The contract in question, though somewhat obscure in expression,— its obscurity caused in part by its having been partly written and partly printed, and the written part not always inserted where it properly belonged, — can be sufficiently understood when considered with reference to the statutes.
The contract contemplated that the title to the whiskey should pass to the defendant when it was in some bonded warehouse, and this must necessarily have been the bonded warehouse connected with the distillery of E. L. Miles & Co., in Kentucky. The whiskey was not in existence when the contract was made; and the court was right in ruling that the contract was for a sale to. be made in Kentucky, and not in Massachusetts; and in excluding the evidence offered, that neither the plaintiffs nor their agent had a license to sell spirituous liquors in Massachusetts, as immaterial. Abberger v. Marrin, 102 Mass. 70. Ely v. Webster, 102 Mass. 304. Brockway v. Maloney, 102 Mass. 308. Orcutt v. Nelson, 1 Gray, 536. By the U. S. St. of May 28, 1880, § 4, the whiskey might have remained in bond for three years after it was entered; and there is nothing in the contract to show that it was intended that it should ever come to Massachusetts, though this consideration is perhaps immaterial in this case.

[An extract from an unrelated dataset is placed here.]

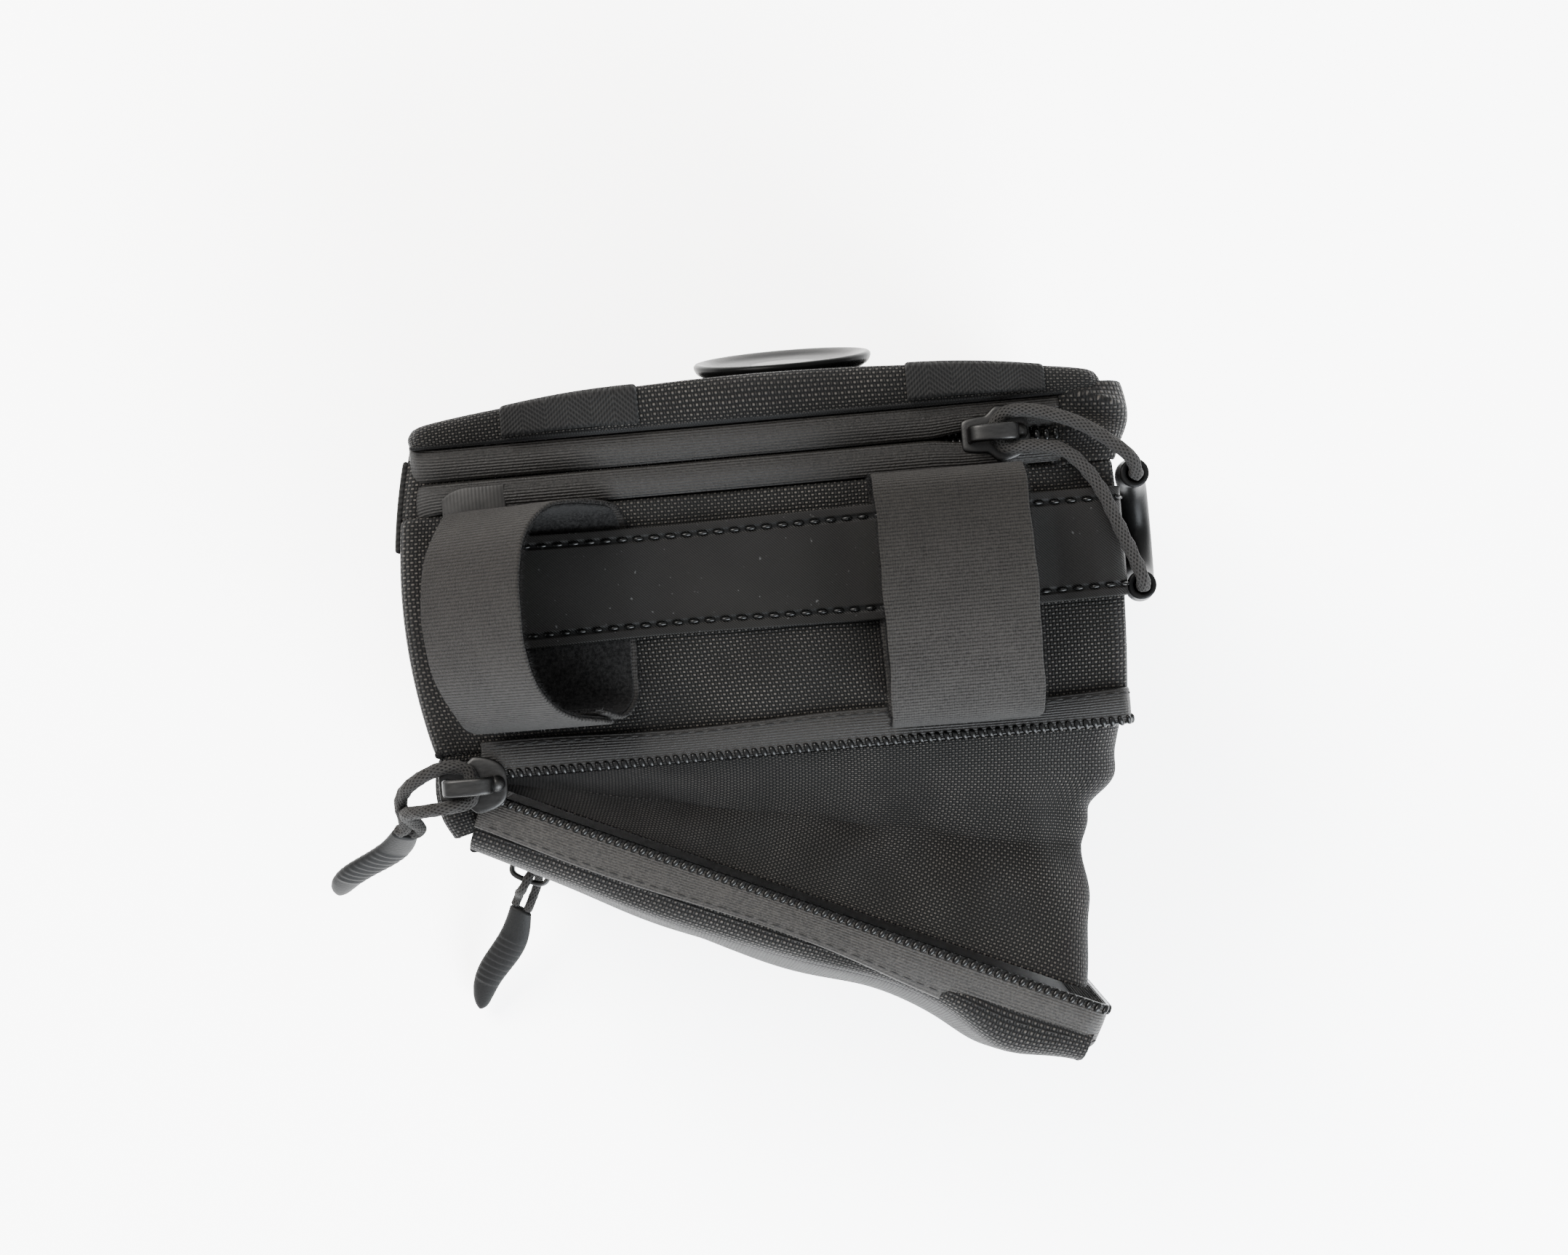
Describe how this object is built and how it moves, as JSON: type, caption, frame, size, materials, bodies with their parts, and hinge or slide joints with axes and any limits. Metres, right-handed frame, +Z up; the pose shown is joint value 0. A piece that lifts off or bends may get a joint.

The contract was dated March 18, 1881, and was for the sale of the product of a certain distillery. The words, “We agree to sell you three hundred barrels E. L. Miles & Co. Bourbon whiskey, distilled by E. L. Miles & Co., New Hope, Nelson county, Ky., 100 bbls. in the month of November, 1881,” &c., taken-alone, may mean that the sale was of whiskey to be distilled in that month, or that the whiskey was to be delivered in that month. But the words, “ If the month of November is already full, or nearly so, then give him what you can of the hundred, *131and the difference deduct from this contract, for one hundred November,” appear to relate to the product of that month. This sentence was written into the contract, and the words, “ Write him about it,” in the next sentence, are also in writing, followed by printed words, and appear to belong with the last sentence. As the defendant was to pay storage “ from the date of the original inspection into bond,” and as, by the laws of the United States, the whiskey was to go into bond as soon as distilled, it can hardly be supposed that the defendant agreed to pay for storage before November. The provision that, in case of the destruction of the distillery, the contract should be void, so far as unexecuted, clearly shows that the parties had in view whiskey to be distilled at some future time. Taking the whole contract together, we think the court was right in ruling that by the contract the plaintiffs agreed to furnish the defendant with one hundred barrels of Bourbon whiskey, to be distilled in November, 1881; and in declining to rule that, as no tender of warehouse receipts was shown to have been made in November, 1881, the plaintiffs were not entitled to recover. The plaintiffs had the entire month of November for having the whiskey made, and some of it appears to have been made the last day of the month; but it was all in the distillery bonded warehouse, for the account, and subject to the order, of the defendant in that month. As the whiskey was in Kentucky, and the defendant in Boston, the parties could not have expected that receipts for whiskey made the last day of the month could have been tendered to the defendant in that month. The defendant’s unconditional refusal to one of the plaintiffs, on the first day of December, to take the whiskey, excused the delay, if there was any unnecessary delay' in tendering the warehouse receipts.
The court properly refused to instruct the jury that the tender by the plaintiffs of the goods mentioned in the warehouse receipts was not a tender of the goods contracted for; and rightly instructed the jury that, if the goods made and offered were what is ordinarily known as Bourbon whiskey of E. L. Miles & Co.’s manufacture, it would be immaterial that they were also designated as “ Fire Copper Bourbon.” Under the statutes of the United States, only whiskey of the manufacture of E. L. Miles & Co. could have been in the warehouse.
*132There is nothing in the bill of exceptions to indicate that the decision of the court in the case of Cochran v. Ripy, 13 Bush, 495, was not properly put in evidence. By the Pub. Sts. c. 169, § 72, it was admissible as evidence of the unwritten or common law of Kentucky. It decides questions both of common law and of the construction of statutes. The question of the construction and effect of that opinion was for the court alone; Kline v. Baker, 99 Mass. 253; and it does not appear that any instruction was given to the jury as to the laws of Kentucky in relation to warehouses or warehouse receipts, or that those, laws had any bearing upon any question raised in this case. Apparently fche introduction of this evidence was entirely immaterial, and nothing is stated to show that the defendant could have been in any way prejudiced by it. Judgment on the verdict.